An Analysis of Ozone Depletion Events Using a Network of Low-Power Ozone Sensors in the Ross Island Region, Antarctica

- Indicates paper has been withdrawn from meeting
- Indicates an Award Winner
Wednesday, 5 February 2014: 9:30 AM
Room C113 (The Georgia World Congress Center )
Mark W. Seefeldt, CIRES/Univ. of Colorado, Boulder, CO; and L. E. Kalnajs and M. A. Lazzara

Near-surface ozone depletion events regularly occur during the austral spring in the Ross Island region, Antarctica. For the last two years a network of five low-power ozone sensors have been in operation co-located with automatic weather stations (AWS) in the Ross Island region.
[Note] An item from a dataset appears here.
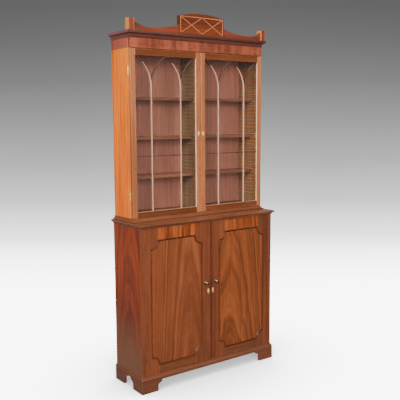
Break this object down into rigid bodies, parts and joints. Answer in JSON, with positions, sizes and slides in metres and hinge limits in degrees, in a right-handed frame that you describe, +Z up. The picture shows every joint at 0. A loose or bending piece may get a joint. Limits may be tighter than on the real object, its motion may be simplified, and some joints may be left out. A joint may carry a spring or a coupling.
{
  "type": "glazed bookcase on a cupboard",
  "caption": "Tall mahogany bookcase: glazed doors with pointed-arch glazing bars and adjustable shelves above a panelled cupboard on bracket feet, with an arched crest.",
  "frame": {"origin": "on the floor, at the middle of the outline's width and depth", "axes": "+X to the right seen from the front, +Y to the flat back, +Z up"},
  "size_m": [1.036, 0.338, 2.222],
  "materials": {
    "mahogany": "french polished mahogany",
    "figured_mahogany": "french polished figured mahogany veneer",
    "carcase_wood": "stained carcase wood, matt",
    "stringing": "boxwood stringing under polish",
    "glass": "clear old glass",
    "brass": "aged brass",
    "lock_steel": "dull steel"
  },
  "bodies": {
    "root": {"plinth_front": "mahogany", "plinth_side_brackets": "mahogany", "plinth_rear_rail": "carcase_wood", "plinth_glue_blocks": "carcase_wood", "lower_bottom_board": "carcase_wood", "lower_top_board": "carcase_wood", "lower_left_side": "mahogany", "lower_right_side": "mahogany", "lower_back_panel": "carcase_wood", "lower_shelf_battens": "carcase_wood", "waist_moulding": "mahogany", "upper_left_side": "mahogany", "upper_right_side": "mahogany", "upper_top_board": "carcase_wood", "upper_bottom_board": "carcase_wood", "upper_back_panel": "carcase_wood", "centre_partition": "mahogany", "upper_base_moulding": "mahogany", "frieze": "figured_mahogany", "cornice": "mahogany", "crest_wings": "mahogany", "crest_tablet": "mahogany", "crest_corner_blocks": "mahogany", "crest_stringing": "stringing", "carcase_hinge_leaves": "brass"},
    "upper_left_door": {"upper_left_door_frame": "mahogany", "upper_left_door_glazing_bars": "mahogany", "upper_left_door_glass": "glass", "upper_left_door_hinge_leaves": "brass", "upper_left_door_escutcheon": "brass"},
    "lower_left_door": {"lower_left_door_frame": "mahogany", "lower_left_door_panel": "figured_mahogany", "lower_left_door_panel_moulding": "mahogany", "lower_left_door_knob": "brass", "lower_left_door_escutcheon": "brass", "lower_left_door_hinge_leaves": "brass"},
    "upper_right_door": {"upper_right_door_frame": "mahogany", "upper_right_door_glazing_bars": "mahogany", "upper_right_door_glass": "glass", "upper_right_door_hinge_leaves": "brass", "upper_right_door_escutcheon": "brass", "upper_meeting_bead": "mahogany", "upper_lock_case": "lock_steel"},
    "lower_right_door": {"lower_right_door_frame": "mahogany", "lower_right_door_panel": "figured_mahogany", "lower_right_door_panel_moulding": "mahogany", "lower_right_door_knob": "brass", "lower_right_door_escutcheon": "brass", "lower_right_door_hinge_leaves": "brass", "lower_meeting_bead": "mahogany", "lower_lock_case": "lock_steel"},
    "upper_bolt": {"upper_lock_bolt": "brass"},
    "lower_bolt": {"lower_lock_bolt": "brass"},
    "left_lower_shelf_body": {"left_lower_shelf": "mahogany"},
    "left_middle_shelf_body": {"left_middle_shelf": "mahogany"},
    "left_upper_shelf_body": {"left_upper_shelf": "mahogany"},
    "right_lower_shelf_body": {"right_lower_shelf": "mahogany"},
    "right_middle_shelf_body": {"right_middle_shelf": "mahogany"},
    "right_upper_shelf_body": {"right_upper_shelf": "mahogany"},
    "cupboard_shelf_body": {"lower_shelf": "carcase_wood"}
  },
  "joints": [
    {"name": "upper_left_door_hinge", "type": "hinge", "parent": "root", "child": "upper_left_door", "pos_m": [-0.4923, -0.0275, 1.5135], "axis": [0, 0, -1], "range_deg": [0, 170]},
    {"name": "upper_right_door_hinge", "type": "hinge", "parent": "root", "child": "upper_right_door", "pos_m": [0.4923, -0.0275, 1.5135], "axis": [0, 0, 1], "range_deg": [0, 170]},
    {"name": "lower_left_door_hinge", "type": "hinge", "parent": "root", "child": "lower_left_door", "pos_m": [-0.4775, -0.1443, 0.539], "axis": [0, 0, -1], "range_deg": [0, 170]},
    {"name": "lower_right_door_hinge", "type": "hinge", "parent": "root", "child": "lower_right_door", "pos_m": [0.4775, -0.1443, 0.539], "axis": [0, 0, 1], "range_deg": [0, 170]},
    {"name": "upper_bolt_slide", "type": "slide", "parent": "upper_right_door", "child": "upper_bolt", "axis": [-1, 0, 0], "range_m": [0, 0.008]},
    {"name": "lower_bolt_slide", "type": "slide", "parent": "lower_right_door", "child": "lower_bolt", "axis": [-1, 0, 0], "range_m": [0, 0.01]},
    {"name": "left_lower_shelf_slide", "type": "slide", "parent": "root", "child": "left_lower_shelf_body", "axis": [0, -1, 0], "range_m": [0, 0.05]},
    {"name": "left_middle_shelf_slide", "type": "slide", "parent": "root", "child": "left_middle_shelf_body", "axis": [0, -1, 0], "range_m": [0, 0.05]},
    {"name": "left_upper_shelf_slide", "type": "slide", "parent": "root", "child": "left_upper_shelf_body", "axis": [0, -1, 0], "range_m": [0, 0.05]},
    {"name": "right_lower_shelf_slide", "type": "slide", "parent": "root", "child": "right_lower_shelf_body", "axis": [0, -1, 0], "range_m": [0, 0.05]},
    {"name": "right_middle_shelf_slide", "type": "slide", "parent": "root", "child": "right_middle_shelf_body", "axis": [0, -1, 0], "range_m": [0, 0.05]},
    {"name": "right_upper_shelf_slide", "type": "slide", "parent": "root", "child": "right_upper_shelf_body", "axis": [0, -1, 0], "range_m": [0, 0.05]},
    {"name": "cupboard_shelf_slide", "type": "slide", "parent": "root", "child": "cupboard_shelf_body", "axis": [0, -1, 0], "range_m": [0, 0.036]}
  ]
}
An analysis of the near-surface ozone observations is presented to better characterize the ozone depletion events in the region. The results of a 10-year study of ozone depletion events at nearby McMurdo Station (Arrival Heights) is included to prove a context for the representativeness of the relatively short-term observations from the five sensor network. The associated conditions related to the ozone depletion events are presented with a concentration on an analysis of the corresponding meteorological conditions for the region. Additionally, back trajectories are analyzed in an attempt to better identify the regions of active ozone depletion. The end result is a more comprehensive understanding of ozone depletion events in the Ross Island region, Antarctica.